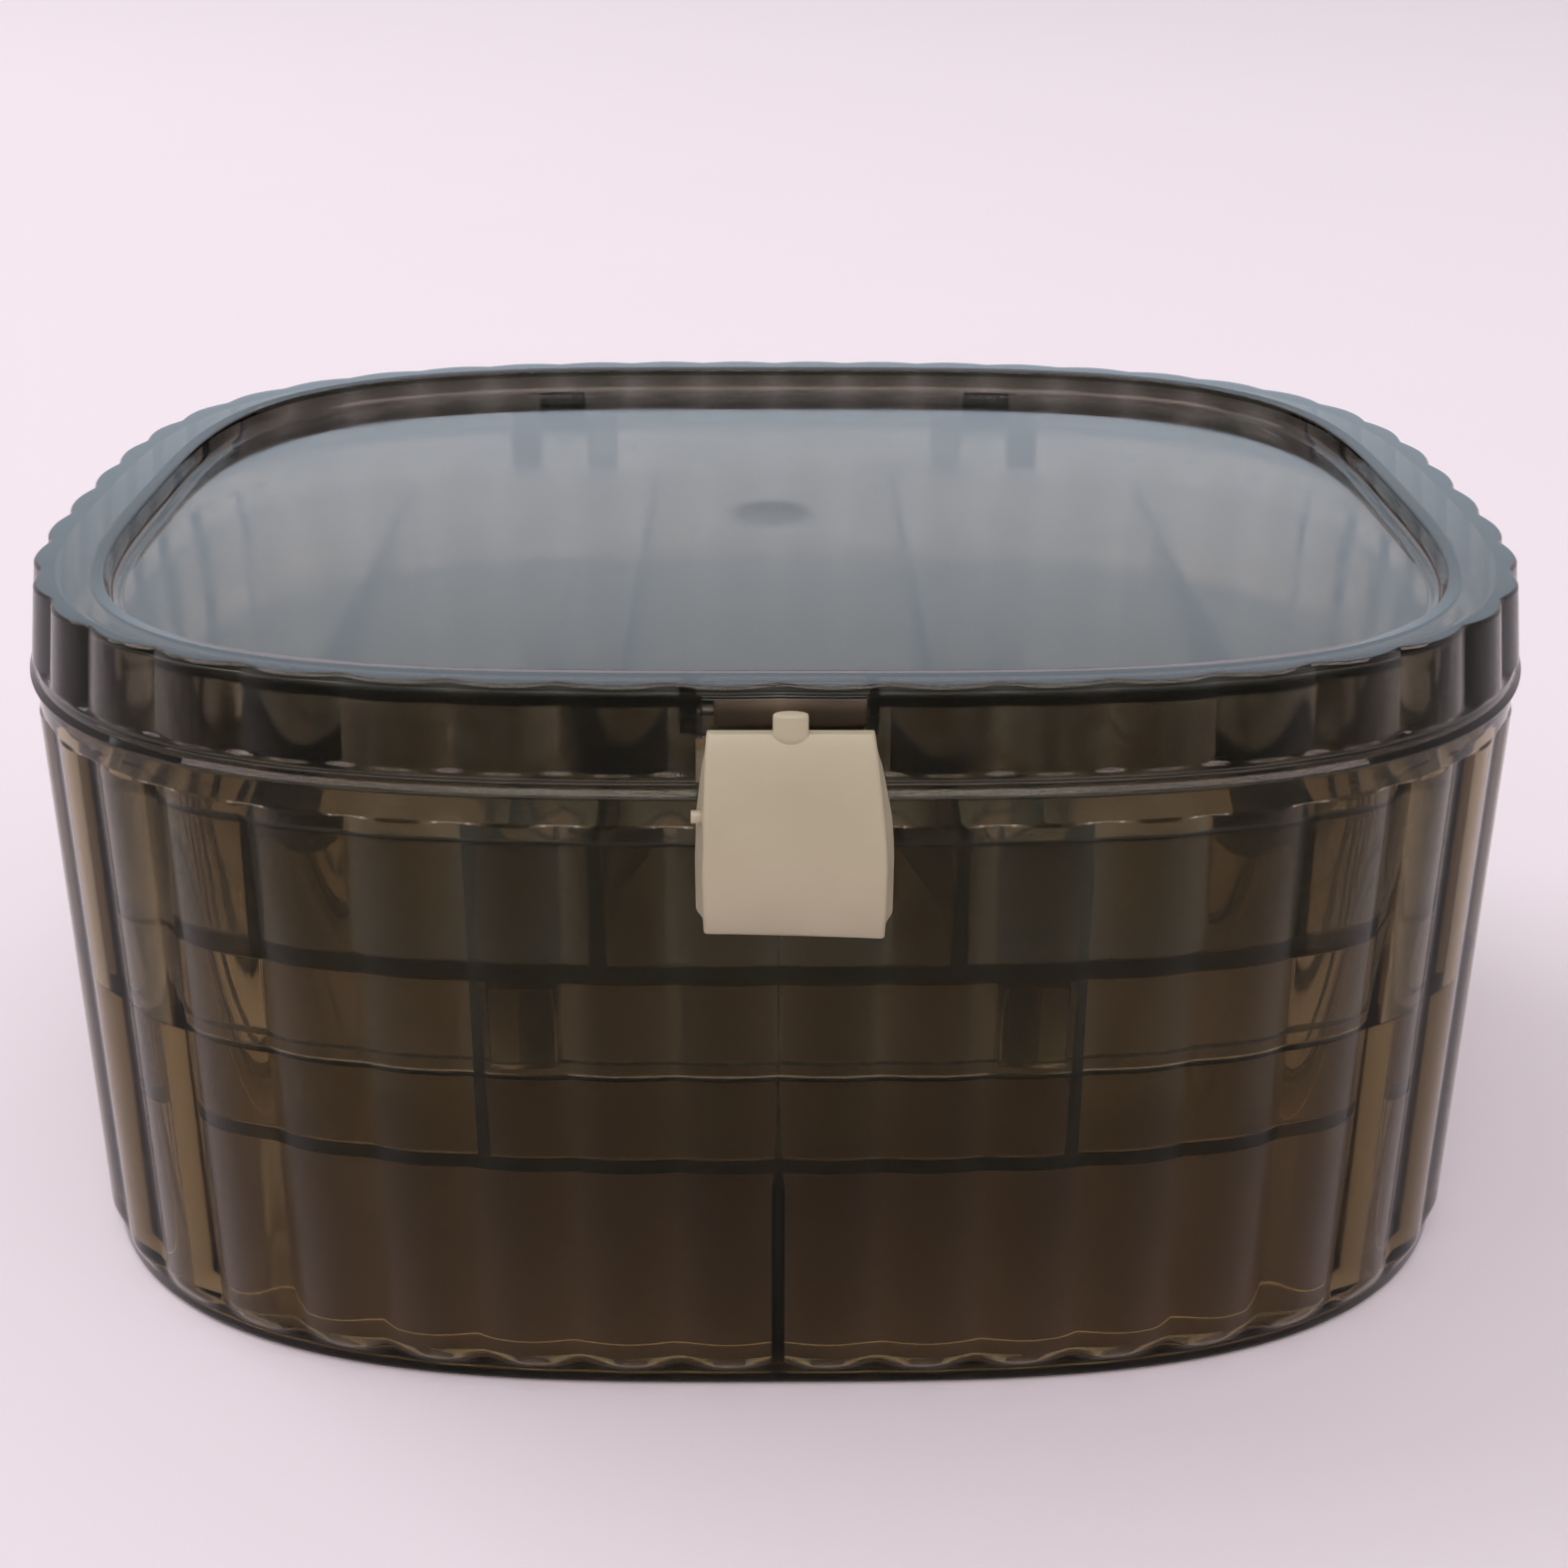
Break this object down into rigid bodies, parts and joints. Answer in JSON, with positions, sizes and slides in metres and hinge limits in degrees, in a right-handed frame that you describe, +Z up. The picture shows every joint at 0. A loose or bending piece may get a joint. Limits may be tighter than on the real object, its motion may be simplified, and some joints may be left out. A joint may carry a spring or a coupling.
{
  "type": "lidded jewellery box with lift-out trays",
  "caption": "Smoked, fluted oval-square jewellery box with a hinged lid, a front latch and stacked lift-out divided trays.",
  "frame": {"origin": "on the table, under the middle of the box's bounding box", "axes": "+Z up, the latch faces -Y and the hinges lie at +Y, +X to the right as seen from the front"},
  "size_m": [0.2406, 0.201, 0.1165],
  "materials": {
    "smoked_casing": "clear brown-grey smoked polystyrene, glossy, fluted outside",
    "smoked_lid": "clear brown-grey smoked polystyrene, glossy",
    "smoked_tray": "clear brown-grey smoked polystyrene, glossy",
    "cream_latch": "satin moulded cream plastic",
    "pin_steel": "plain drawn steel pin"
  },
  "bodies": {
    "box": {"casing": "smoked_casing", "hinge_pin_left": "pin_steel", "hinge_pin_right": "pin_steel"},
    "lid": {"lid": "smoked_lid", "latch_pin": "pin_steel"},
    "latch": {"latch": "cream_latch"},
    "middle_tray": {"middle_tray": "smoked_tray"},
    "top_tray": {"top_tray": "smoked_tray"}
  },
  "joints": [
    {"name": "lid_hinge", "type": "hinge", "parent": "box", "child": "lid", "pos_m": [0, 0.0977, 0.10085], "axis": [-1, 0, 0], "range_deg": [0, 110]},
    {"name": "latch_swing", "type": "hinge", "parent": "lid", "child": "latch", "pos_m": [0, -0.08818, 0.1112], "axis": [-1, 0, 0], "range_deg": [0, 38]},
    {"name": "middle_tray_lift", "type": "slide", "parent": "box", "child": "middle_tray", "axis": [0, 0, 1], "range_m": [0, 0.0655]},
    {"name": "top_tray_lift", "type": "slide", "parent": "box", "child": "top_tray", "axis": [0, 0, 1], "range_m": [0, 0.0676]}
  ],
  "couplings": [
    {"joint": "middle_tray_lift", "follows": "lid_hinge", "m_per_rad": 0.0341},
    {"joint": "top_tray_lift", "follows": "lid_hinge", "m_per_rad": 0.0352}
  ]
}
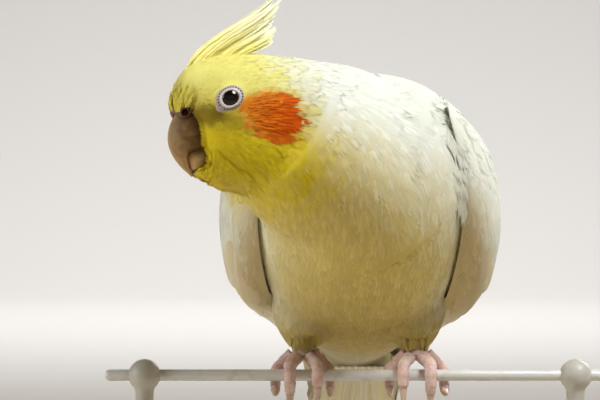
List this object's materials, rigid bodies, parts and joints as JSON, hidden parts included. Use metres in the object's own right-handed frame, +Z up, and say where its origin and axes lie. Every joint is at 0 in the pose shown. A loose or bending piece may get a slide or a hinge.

--

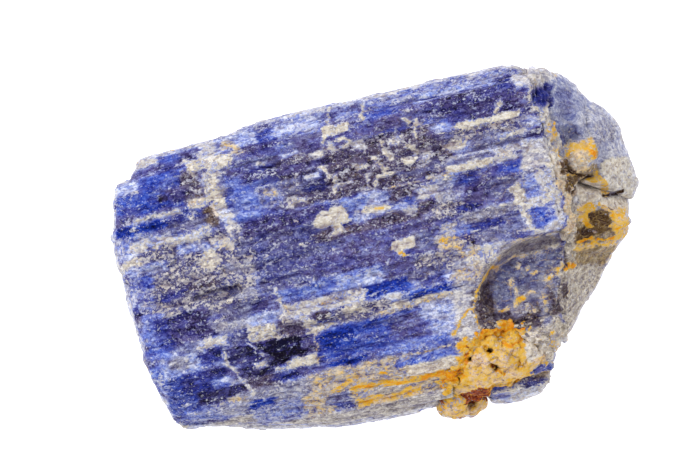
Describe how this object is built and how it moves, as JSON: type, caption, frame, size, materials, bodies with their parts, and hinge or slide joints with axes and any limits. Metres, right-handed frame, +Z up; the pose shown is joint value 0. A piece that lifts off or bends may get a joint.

---

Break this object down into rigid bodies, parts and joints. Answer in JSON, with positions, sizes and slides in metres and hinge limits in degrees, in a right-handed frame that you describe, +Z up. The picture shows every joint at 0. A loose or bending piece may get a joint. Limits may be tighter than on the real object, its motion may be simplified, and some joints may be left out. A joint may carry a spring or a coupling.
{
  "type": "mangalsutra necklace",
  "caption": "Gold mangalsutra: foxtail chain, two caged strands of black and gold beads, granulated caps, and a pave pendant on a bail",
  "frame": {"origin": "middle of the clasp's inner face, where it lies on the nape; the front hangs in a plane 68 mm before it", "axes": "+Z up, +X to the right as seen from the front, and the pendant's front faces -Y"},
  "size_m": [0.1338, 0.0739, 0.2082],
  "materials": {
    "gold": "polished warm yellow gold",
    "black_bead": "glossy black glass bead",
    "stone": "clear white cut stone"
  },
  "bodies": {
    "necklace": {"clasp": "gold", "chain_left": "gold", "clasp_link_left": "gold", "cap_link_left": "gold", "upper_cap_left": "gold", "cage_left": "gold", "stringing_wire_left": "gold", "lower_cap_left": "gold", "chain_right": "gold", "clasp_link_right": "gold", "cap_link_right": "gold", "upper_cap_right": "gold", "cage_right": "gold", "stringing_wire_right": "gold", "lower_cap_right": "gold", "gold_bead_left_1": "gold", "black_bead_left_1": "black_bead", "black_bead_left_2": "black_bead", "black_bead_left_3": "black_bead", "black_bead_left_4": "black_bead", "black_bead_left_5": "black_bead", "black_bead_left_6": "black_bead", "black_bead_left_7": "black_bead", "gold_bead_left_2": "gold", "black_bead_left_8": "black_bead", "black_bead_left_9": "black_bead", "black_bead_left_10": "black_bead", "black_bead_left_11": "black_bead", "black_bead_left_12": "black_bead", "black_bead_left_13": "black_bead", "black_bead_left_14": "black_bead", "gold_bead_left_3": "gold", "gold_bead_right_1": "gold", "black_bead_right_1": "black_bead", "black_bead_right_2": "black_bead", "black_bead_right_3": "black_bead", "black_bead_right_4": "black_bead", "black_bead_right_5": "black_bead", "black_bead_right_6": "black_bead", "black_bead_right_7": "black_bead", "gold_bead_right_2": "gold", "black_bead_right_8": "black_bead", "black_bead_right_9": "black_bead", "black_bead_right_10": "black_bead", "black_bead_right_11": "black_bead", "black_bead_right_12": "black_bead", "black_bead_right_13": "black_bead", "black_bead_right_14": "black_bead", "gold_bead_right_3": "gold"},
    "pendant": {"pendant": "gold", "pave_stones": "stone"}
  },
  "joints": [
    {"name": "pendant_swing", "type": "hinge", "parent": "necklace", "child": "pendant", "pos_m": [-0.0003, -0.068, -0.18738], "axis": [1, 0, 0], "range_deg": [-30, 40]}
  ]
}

■ **Challenge**
Each line of the material that holds the string "handed" counts once; give the total alone.

■ **The solution**
4